On uniqueness and reconstruction of a nonlinear diffusion term in a parabolic equation

Abstract: The problem of recovering coefficients in a diffusion equation is one of the basic inverse problems. Perhaps the most important term is the one that couples the length and time scales and is often referred to as {\it the\/} diffusion coefficient $a$ in $u_t - \nabla(a\nabla u) = f$. In this paper we seek the unknown $a$ assuming that $a=a(u)$ depends only on the value of the solution at a given point. Such diffusion models are the basic of a wide range of physical phenomena such as nonlinear heat conduction, chemical mixing and population dynamics.
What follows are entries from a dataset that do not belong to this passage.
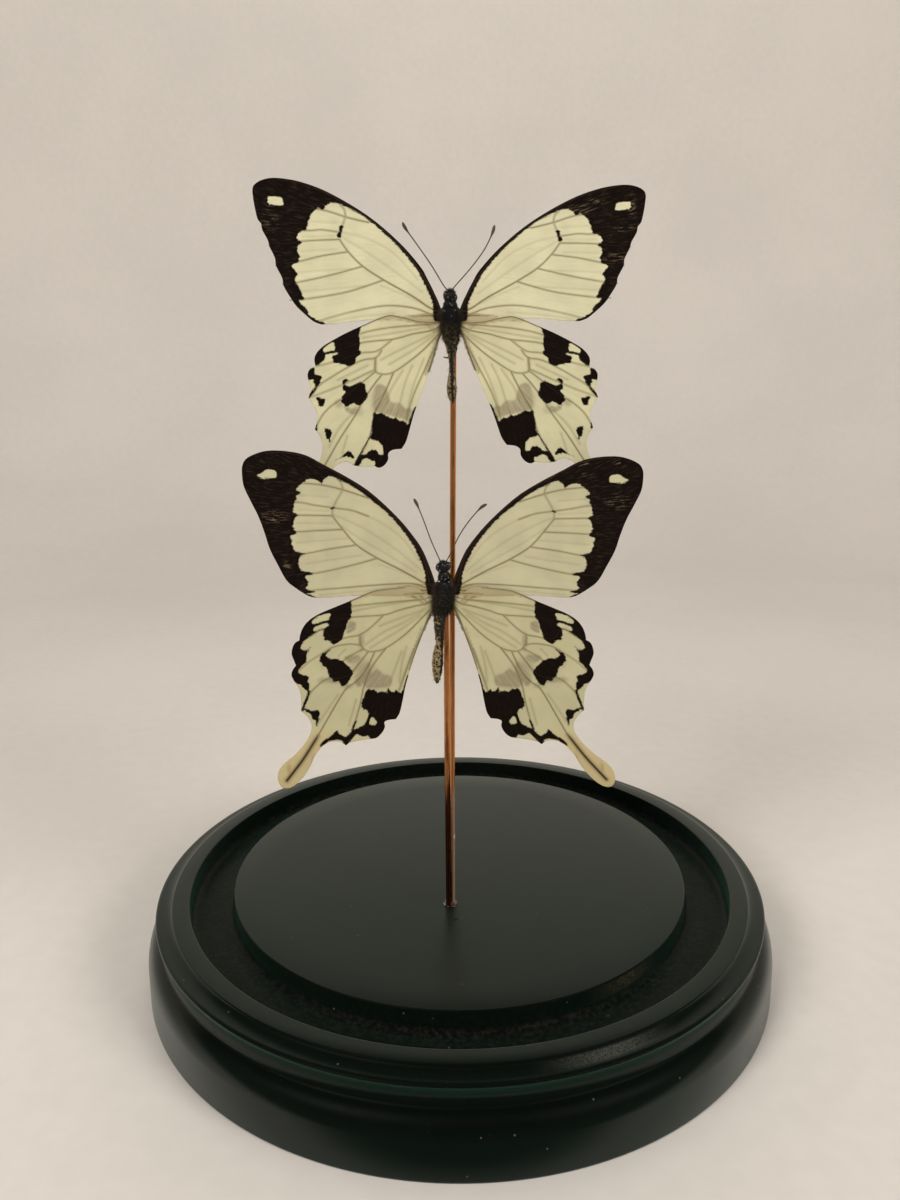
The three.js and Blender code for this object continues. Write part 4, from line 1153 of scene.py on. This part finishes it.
def color_wing(mesh, form, outline, counts):
    """Gives a flat wing the values that its colours and its relief come from."""
    flat = get_spots(mesh)[:, :2]
    y, number = flat[:, 1], np.arange(len(flat))
    near_vein, vein_tone = nearest_vein(flat, form["veins"])
    near_fold = nearest(flat, [through(points, LINE_STEP) for points in form["folds"]])
    strip = nearest(flat, [through(points, FINE_STEP) for points in form["strips"]])
    # where the wings overlap, for the painted shade of the two layers
    under = depth_inside(flat, through(form["under"], LOOP_STEP, True))
    edge = distance_to_line(flat, np.vstack([outline, outline[:1]]))
    put_values(
        mesh, black=black_depth(flat, form), near_vein=near_vein, vein_tone=vein_tone,
        on_vein=(number >= counts[0]) & (number < counts[1]), hair=number >= counts[1],
        near_fold=near_fold, dull=thin_scales(flat, form), bright=patches(flat, form["bright"]),
        core=tail_core(flat, form) if form["hind"] else np.zeros(len(flat)),
        reach=np.linalg.norm(flat - np.array(WING_HINGE), axis=1),
        under=np.clip(under / 0.12 + 0.5, 0, 1), under_edge=np.clip(1 - np.abs(under) / 0.16, 0, 1),
        strip=np.clip((STRIP_HALF - strip) / 0.08, 0, 1),
        strip_edge=np.clip(1 - np.abs(strip - STRIP_HALF) / 0.12, 0, 1),
        hind=np.clip((1.2 - y) / 1.5, 0, 1) * form["hind"],
        tail=np.clip((TAIL_ROOT + 2.5 - y) / 5, 0, 1) * (flat[:, 0] > 24),
        relief=relief(flat, near_vein, near_fold, edge))
    put_vector(mesh, "grain", scale_grain(flat, form))
    put_vector(mesh, "flat", np.column_stack([flat, np.zeros(len(flat))]))


def wing_mesh(form, settings):
    """One wing lying flat, with its veins and hairs."""
    outline = wing_outline(form["outline"])
    bm = membrane(outline, settings.mesh_step / MM, settings.thickness / MM)
    counts = [len(bm.verts)]
    for extra in (vein_tubes(form["veins"]), margin_hairs(form, np.random.default_rng(5))):
        bm.from_mesh(extra)
        counts.append(len(bm.verts))
        bpy.data.meshes.remove(extra)
    mesh = mesh_from(bm, "wing")
    color_wing(mesh, form, outline, counts)
    return mesh


def relief(flat, near_vein, near_fold, edge):
    """Membrane bellied between the veins, creased along the folds, wavy from drying."""
    belly = -0.07 * (1 - np.exp(-(near_vein / 1.3) ** 2))
    crease = -0.03 * np.exp(-(near_fold / 0.35) ** 2)
    wave = 0.2 * smooth_noise(flat, 9, 1) + 0.04 * smooth_noise(flat, 3.2, 2)
    curl = 0.12 * np.exp(-edge / 1.2) * smooth_noise(flat, 2.4, 3)
    return belly + crease + wave + curl


def spread_wing(mesh, kind, side, setting, eye):
    """Sets a flat wing out at its side of the body, with its lift and relief."""
    wide, sway, rise, long, tail_swing = setting
    spots = get_spots(mesh)
    x, y, z = spots.T
    bumps = np.zeros(len(spots), np.float32)
    mesh.attributes["relief"].data.foreach_get("value", bumps)
    down = np.maximum(0, (TAIL_ROOT - y) / TAIL_LENGTH)
    out_x = wide * x + sway * y + tail_swing * down
    out_y = rise * x + long * y
    if kind == "forewing":
        most, start, over = FOREWING_RISE
        lift = -WING_SPACING + most * (np.maximum(0, out_x - start) / over) ** 2
    else:
        most, start, over = HINDWING_DROP
        lift = WING_SPACING - most * (np.maximum(0, np.hypot(out_x, out_y) - start) / over) ** 2
    lift = lift * np.clip(x / 4, 0.25, 1) + bumps * np.clip((x - 2.5) / 6, 0, 1)
    placed_x, placed_y = brought_forward(side * out_x, out_y, lift, eye)
    mesh.vertices.foreach_set("co", np.column_stack([placed_x, placed_y, z + lift]).ravel())
    if side < 0:
        mesh.flip_normals()
    mesh.update()


def pale_scales(tree, cream, streak, blotch, scales):
    """Cream scales, greyer and warmer towards the root, with painted shade beside the veins, in the
    folds and where the wings overlap, and painted light in a gap at the root.
    """
    hind = attribute(tree, "hind")
    thin = times(tree, attribute(tree, "dull"), ramp(tree, streak, 0.3, 0.6, 0.55, 1.0))
    # painted shade in the creases of the folds, stronger on a hindwing
    fold_shade = times(tree, falling(tree, attribute(tree, "near_fold"), 0.04, 0.45),
                    ramp(tree, hind, 0, 1, 0.5, 1.0))
    color = mixed(tree, ramp(tree, blotch, 0.3, 0.7), opaque(cream, 1.03), opaque(cream, 0.9))
    for mask, amount, over in (
            (ramp(tree, streak, 0.4, 0.75), 0.16, (150, 142, 104)),
            (ramp(tree, scales, 0.3, 0.7), 0.08, (235, 230, 205)),
            (falling(tree, attribute(tree, "reach"), 1.0, 9.0), 0.3, (160, 140, 96)),
            (hind, 0.16, (160, 152, 98)),
            # painted light where the backdrop shows through a gap at the root
            (attribute(tree, "bright"), 0.7, (206, 200, 178)),
            (thin, 0.95, (120, 110, 88)),
            (attribute(tree, "tail"), 0.5, (184, 160, 110)),
            (attribute(tree, "core"), 0.95, (50, 34, 18)),
            # painted shade where the wings overlap, darkest along the covering wing's edge
            (attribute(tree, "under"), 0.42, (128, 106, 68)),
            (attribute(tree, "under_edge"), 0.4, (104, 82, 52)),
            (attribute(tree, "strip"), 0.6, (148, 134, 104)),
            (attribute(tree, "strip_edge"), 0.4, (84, 68, 46)),
            # painted shade in the folds and beside the raised veins
            (fold_shade, 0.36, (112, 102, 68)),
            (falling(tree, attribute(tree, "near_vein"), 0.08, 0.42), 0.5, (108, 98, 62))):
        color = mixed(tree, times(tree, mask, amount), color, linear(*over))
    return color


def black_scales(tree, grain, on_vein, settings):
    """Black scales in combed rows, browner on the veins and where they are rubbed off."""
    rows = noise_value(tree, 7.0, 4.0, 0.65, grain)
    threads = times(tree, ramp(tree, rows, 0.5, 0.68, 0.0, 0.5),
                    ramp(tree, attribute(tree, "hind"), 0, 1, 1.0, 0.25))
    color = mixed(tree, threads, opaque(settings.ink), linear(58, 46, 36))
    color = mixed(tree, times(tree, on_vein, 0.35), color, linear(60, 46, 36))
    worn = times(tree, attribute(tree, "scuff"), ramp(tree, rows, 0.5, 0.62))
    return mixed(tree, worn, color, linear(112, 96, 78))


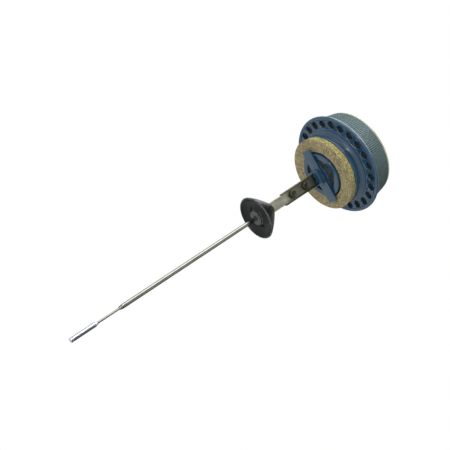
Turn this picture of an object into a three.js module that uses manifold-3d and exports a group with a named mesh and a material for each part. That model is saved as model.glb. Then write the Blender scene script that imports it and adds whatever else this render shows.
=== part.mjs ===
// Soil thermometer probe: a vented, cork-sealed head with a dial on top, a spring-loaded locking bar
// below it, and a long stainless stem that ends in a sensing bulb.
// Millimetres, +Z up. The origin is the centre of the cork ring's lower face, which seats on the mouth
// of the soil access tube. The stem hangs down -Z. The locking bar lies along X.

import * as THREE from "three";
import { mergeVertices } from "three/addons/utils/BufferGeometryUtils.js";
import Module from "manifold-3d";

const wasm = await Module();
wasm.setup();

// ---------- driving dimensions ----------

const gap = 0.3; // between pieces that touch on the real object
const ringSegments = 48;
const smallSegments = 24;
const hiddenSegments = 24;

// head casting, from the cork up to the vent face
const corkRadius = 38.8;
const corkTopRadius = 37.8;
const corkHole = 24.7;
const corkHeight = 7.9;
const castingBore = 24.2;
const lipRadius = 38.3;
const lipTop = 11.8;
const castingFloor = 10.0;
const neckRadius = 34.5;
const neckHeight = 16.0;
const neckWall = 1.7;
const ventFaceInner = 38.9;
const ventFaceHeight = 20.8;
const ventWallTop = 22.6;
const rimRadius = 53.4;
const rimInner = 49.6;
const rimTop = 24.6;
const drumSeatRadius = 50.9;
const ventCount = 24;
const ventCircle = 45.3;
const ventRadius = 3.85;

// tapered drum and what closes its top
const drumBottom = ventWallTop + gap;
const drumBottomRadius = 49.6;
const drumTop = 46.5;
const drumTopRadius = 45.3;
const drumWall = 1.6;
const dialBore = 43.6;
const ledgeRadius = 41.0;
const ledgeBottom = 40.2;
const ledgeTop = 41.3;
const gripThickness = 0.6;
const gripTop = 46.3;
const dialRadius = 43.2;
const dialBottom = ledgeTop + gap;
const dialTop = 42.4;
const spacerTop = 44.5;
const gasketTop = 45.6;
const lensBottom = gasketTop + gap;
const lensTop = 47.3;
const bezelTop = 48.8;
const bezelBore = 40.5;

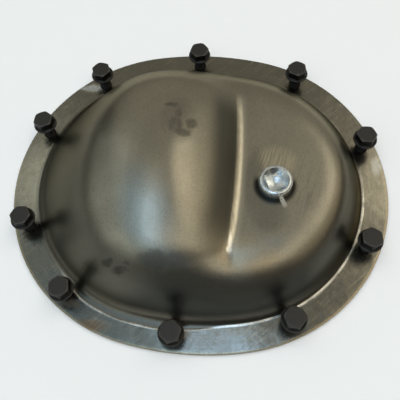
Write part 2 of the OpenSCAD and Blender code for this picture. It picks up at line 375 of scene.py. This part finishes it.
def grid_mesh(name, x, y, z):
    """Closed surface over a grid whose columns run once round and whose end rows shrink to a point."""
    rows, columns = x.shape
    points = np.stack([x, y, z], -1)
    poles = points[[0, -1]].mean(axis=1)
    index = np.arange(rows * columns).reshape(rows, columns)
    after = np.roll(index, -1, axis=1)
    quads = np.stack([index[:-1], index[1:], after[1:], after[:-1]], -1).reshape(-1, 4)
    top, bottom = rows * columns, rows * columns + 1
    cap = np.stack([np.full(columns, top), index[0], after[0]], -1)
    base = np.stack([np.full(columns, bottom), after[-1], index[-1]], -1)
    return new_mesh(name, np.concatenate([points.reshape(-1, 3), poles]), quads, cap, base)


def turned_mesh(name, centre, radius, height):
    """Profile turned round an upright axis: radius times the angle's cosine and sine, at its height."""
    angle = 2 * np.pi * np.arange(TURNED_COLUMNS) / TURNED_COLUMNS
    radius, height = np.array(radius)[:, None], np.array(height)[:, None]
    return grid_mesh(name, centre[0] + radius * np.cos(angle), centre[1] + radius * np.sin(angle),
                     np.repeat(height, TURNED_COLUMNS, 1))


def prism_mesh(name, outline, low, high):
    """Straight prism over a closed outline given anticlockwise, from low to high."""
    n = len(outline)
    points = np.concatenate([np.c_[outline, np.full(n, low)], np.c_[outline, np.full(n, high)]])
    i = np.arange(n)
    j = np.roll(i, -1)
    return new_mesh(name, points, np.stack([i, j, j + n, i + n], -1), i[None, ::-1], i[None] + n)


def circle(centre, radius, count=96):
    """Points round a circle."""
    a = 2 * np.pi * np.arange(count) / count
    return np.stack([centre[0] + radius * np.cos(a), centre[1] + radius * np.sin(a)], -1)


def add_object(name, mesh):
    """A new object at the origin that holds the mesh."""
    piece = bpy.data.objects.new(name, mesh)
    bpy.context.scene.collection.objects.link(piece)
    return piece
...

We shall look at two types of overposed data in order to effect recovery of $a(u)$: the value of a time trace $u(x_0,t)$ for some fixed point $x_0$ on the boundary of the region $\Omega$; or the value of $u$ on an interior curve $\Sigma$ lying within $\Omega$. As examples, these might represent a temperature measurement on the boundary or a census of the population in some subset of $\Omega$ taken at a fixed time $T>0$. In the latter case we shall show a uniqueness result that leads to a constructive method for recovery of $a$. Indeed, for both types of measured data we shall show reconstructions based on the iterative algorithms developed in the paper.